Start of RECORDS FOR THIS TASK

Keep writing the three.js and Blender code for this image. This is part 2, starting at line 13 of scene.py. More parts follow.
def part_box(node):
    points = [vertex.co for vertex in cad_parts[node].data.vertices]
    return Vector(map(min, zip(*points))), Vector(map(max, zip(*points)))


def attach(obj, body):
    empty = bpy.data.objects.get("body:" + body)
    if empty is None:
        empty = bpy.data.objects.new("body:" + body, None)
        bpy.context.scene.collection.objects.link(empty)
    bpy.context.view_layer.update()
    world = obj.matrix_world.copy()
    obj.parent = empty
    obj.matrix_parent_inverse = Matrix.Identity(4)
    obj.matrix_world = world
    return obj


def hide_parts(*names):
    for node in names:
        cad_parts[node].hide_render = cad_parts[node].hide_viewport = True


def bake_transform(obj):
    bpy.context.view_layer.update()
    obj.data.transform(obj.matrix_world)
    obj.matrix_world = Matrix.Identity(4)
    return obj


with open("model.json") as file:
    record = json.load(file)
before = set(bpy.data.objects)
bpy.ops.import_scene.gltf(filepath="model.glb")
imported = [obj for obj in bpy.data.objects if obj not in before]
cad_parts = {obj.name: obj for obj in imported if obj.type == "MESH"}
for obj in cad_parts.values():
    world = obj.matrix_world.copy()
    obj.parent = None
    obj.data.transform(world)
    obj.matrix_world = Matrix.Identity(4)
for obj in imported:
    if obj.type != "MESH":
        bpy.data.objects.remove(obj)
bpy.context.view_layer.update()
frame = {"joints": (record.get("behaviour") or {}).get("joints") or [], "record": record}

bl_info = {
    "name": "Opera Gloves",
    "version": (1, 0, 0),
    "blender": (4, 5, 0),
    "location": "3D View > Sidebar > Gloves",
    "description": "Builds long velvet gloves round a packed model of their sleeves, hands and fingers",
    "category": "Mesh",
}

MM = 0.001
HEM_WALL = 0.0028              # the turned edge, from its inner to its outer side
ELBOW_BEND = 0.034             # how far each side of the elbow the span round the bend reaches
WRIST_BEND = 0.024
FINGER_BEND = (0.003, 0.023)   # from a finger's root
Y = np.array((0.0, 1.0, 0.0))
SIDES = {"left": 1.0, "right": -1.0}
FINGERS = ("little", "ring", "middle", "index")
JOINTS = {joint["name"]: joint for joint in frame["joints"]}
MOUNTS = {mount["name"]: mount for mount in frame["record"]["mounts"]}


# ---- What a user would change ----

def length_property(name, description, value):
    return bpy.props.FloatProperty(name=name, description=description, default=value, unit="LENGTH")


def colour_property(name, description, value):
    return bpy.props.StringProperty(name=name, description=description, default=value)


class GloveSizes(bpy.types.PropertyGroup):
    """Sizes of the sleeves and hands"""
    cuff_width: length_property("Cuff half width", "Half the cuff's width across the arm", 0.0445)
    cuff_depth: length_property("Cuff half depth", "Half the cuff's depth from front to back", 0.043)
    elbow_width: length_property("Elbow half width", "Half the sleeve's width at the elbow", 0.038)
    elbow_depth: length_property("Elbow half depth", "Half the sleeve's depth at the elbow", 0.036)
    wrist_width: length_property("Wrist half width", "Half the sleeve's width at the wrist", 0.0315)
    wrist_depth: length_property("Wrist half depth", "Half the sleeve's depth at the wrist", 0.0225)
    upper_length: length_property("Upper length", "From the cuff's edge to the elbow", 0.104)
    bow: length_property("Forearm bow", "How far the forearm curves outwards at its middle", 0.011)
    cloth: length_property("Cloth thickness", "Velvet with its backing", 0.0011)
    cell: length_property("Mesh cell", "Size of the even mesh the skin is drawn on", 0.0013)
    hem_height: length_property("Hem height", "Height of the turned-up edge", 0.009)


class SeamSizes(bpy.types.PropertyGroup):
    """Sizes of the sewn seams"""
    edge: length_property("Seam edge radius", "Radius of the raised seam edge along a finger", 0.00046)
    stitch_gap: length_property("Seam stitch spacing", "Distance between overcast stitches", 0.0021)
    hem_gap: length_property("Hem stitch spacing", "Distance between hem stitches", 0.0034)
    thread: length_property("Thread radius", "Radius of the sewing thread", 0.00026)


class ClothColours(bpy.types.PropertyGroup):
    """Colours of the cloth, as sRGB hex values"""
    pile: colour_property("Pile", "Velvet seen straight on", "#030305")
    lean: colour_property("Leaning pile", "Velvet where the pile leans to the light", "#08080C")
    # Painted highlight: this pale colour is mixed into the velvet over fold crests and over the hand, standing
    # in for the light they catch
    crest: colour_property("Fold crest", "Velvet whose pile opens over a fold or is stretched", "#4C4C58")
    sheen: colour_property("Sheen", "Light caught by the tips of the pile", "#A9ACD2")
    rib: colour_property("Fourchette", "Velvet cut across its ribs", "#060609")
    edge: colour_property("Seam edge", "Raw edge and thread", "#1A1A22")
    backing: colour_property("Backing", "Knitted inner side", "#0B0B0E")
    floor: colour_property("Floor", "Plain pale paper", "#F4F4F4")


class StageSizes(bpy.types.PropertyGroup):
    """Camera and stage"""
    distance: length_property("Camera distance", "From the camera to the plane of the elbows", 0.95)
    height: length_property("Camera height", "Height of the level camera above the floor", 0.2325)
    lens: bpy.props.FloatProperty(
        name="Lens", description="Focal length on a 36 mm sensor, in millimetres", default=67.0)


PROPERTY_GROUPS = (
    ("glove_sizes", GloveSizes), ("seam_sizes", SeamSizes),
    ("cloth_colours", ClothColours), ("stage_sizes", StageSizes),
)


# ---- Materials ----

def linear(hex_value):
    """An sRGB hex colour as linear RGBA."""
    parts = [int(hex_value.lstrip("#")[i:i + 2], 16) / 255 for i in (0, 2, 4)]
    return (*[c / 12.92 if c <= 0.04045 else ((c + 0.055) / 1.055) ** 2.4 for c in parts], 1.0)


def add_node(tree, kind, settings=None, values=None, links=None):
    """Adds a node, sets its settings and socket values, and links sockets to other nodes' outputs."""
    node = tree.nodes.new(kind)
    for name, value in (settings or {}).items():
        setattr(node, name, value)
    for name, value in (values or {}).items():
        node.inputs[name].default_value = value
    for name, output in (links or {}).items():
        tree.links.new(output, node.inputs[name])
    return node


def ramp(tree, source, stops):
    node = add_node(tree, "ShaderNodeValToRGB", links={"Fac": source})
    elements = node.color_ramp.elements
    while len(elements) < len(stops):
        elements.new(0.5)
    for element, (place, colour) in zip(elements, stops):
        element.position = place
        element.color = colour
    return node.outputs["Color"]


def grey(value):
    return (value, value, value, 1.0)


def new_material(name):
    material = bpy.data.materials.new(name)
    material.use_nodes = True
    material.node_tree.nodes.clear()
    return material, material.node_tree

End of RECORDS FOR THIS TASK
Start of RECORDS FOR THIS TASK

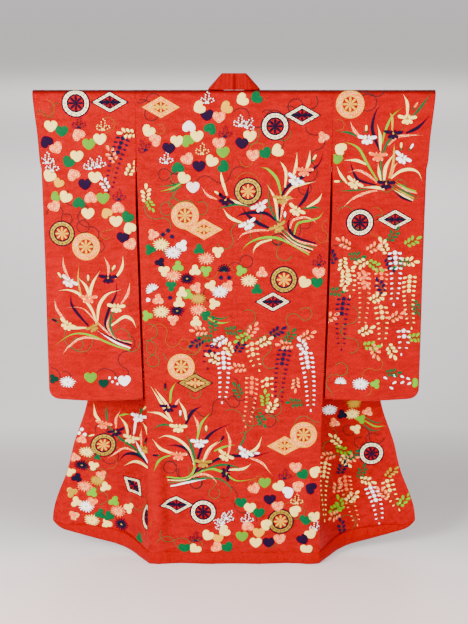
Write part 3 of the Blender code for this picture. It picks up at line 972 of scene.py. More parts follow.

End of RECORDS FOR THIS TASK
Start of RECORDS FOR THIS TASK

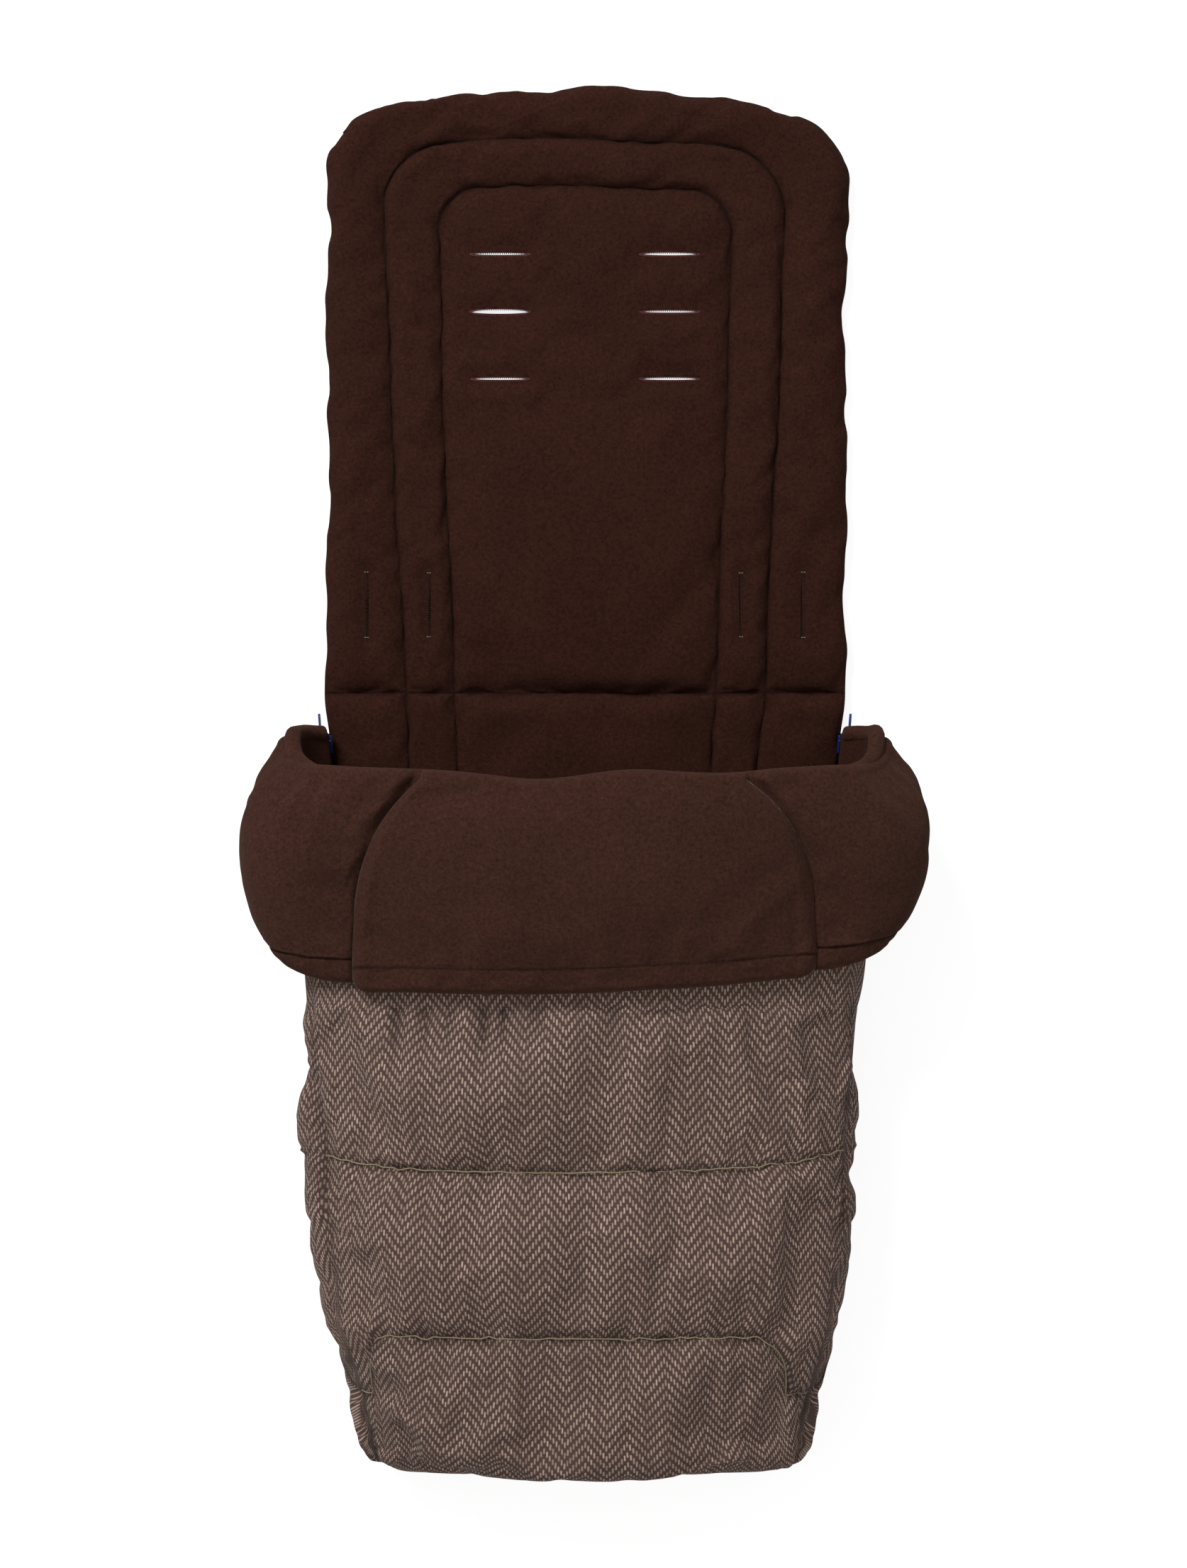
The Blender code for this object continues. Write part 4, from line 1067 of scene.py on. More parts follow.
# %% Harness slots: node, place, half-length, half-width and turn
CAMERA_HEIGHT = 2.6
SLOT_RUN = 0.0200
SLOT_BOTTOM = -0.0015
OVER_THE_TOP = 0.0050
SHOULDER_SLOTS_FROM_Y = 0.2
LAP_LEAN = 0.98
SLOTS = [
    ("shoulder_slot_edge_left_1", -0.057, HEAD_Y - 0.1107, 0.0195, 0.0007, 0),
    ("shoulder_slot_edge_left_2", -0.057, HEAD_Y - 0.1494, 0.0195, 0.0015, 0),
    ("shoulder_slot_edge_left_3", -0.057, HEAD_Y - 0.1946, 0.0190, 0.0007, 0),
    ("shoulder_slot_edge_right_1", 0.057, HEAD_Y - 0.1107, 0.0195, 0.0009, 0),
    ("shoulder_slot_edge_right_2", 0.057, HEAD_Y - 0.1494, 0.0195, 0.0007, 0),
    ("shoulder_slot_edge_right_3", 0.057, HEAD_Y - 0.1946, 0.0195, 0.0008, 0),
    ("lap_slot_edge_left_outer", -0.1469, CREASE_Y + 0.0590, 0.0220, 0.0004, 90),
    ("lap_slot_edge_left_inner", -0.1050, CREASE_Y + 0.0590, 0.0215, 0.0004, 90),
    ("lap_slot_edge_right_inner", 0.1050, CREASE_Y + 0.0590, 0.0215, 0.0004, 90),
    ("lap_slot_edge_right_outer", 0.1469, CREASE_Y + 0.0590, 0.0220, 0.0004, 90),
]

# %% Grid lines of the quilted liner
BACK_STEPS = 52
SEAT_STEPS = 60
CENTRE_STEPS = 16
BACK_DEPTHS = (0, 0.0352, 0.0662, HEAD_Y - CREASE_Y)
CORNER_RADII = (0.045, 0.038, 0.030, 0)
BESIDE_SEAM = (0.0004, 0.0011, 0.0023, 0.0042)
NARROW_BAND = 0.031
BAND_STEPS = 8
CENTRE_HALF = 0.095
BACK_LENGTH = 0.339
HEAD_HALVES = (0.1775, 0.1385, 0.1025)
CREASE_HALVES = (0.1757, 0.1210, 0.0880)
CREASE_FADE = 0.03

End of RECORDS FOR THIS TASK

- **PROBLEM**: Output exactly those lines that lie from the line with "obj.data.transform(obj.matrix_world)" through the line with "obj.data.transform(world)", with both of those lines included.

- **EXERCISE RESPONSE**:
    obj.data.transform(obj.matrix_world)
    obj.matrix_world = Matrix.Identity(4)
    return obj


with open("model.json") as file:
    record = json.load(file)
before = set(bpy.data.objects)
bpy.ops.import_scene.gltf(filepath="model.glb")
imported = [obj for obj in bpy.data.objects if obj not in before]
cad_parts = {obj.name: obj for obj in imported if obj.type == "MESH"}
for obj in cad_parts.values():
    world = obj.matrix_world.copy()
    obj.parent = None
    obj.data.transform(world)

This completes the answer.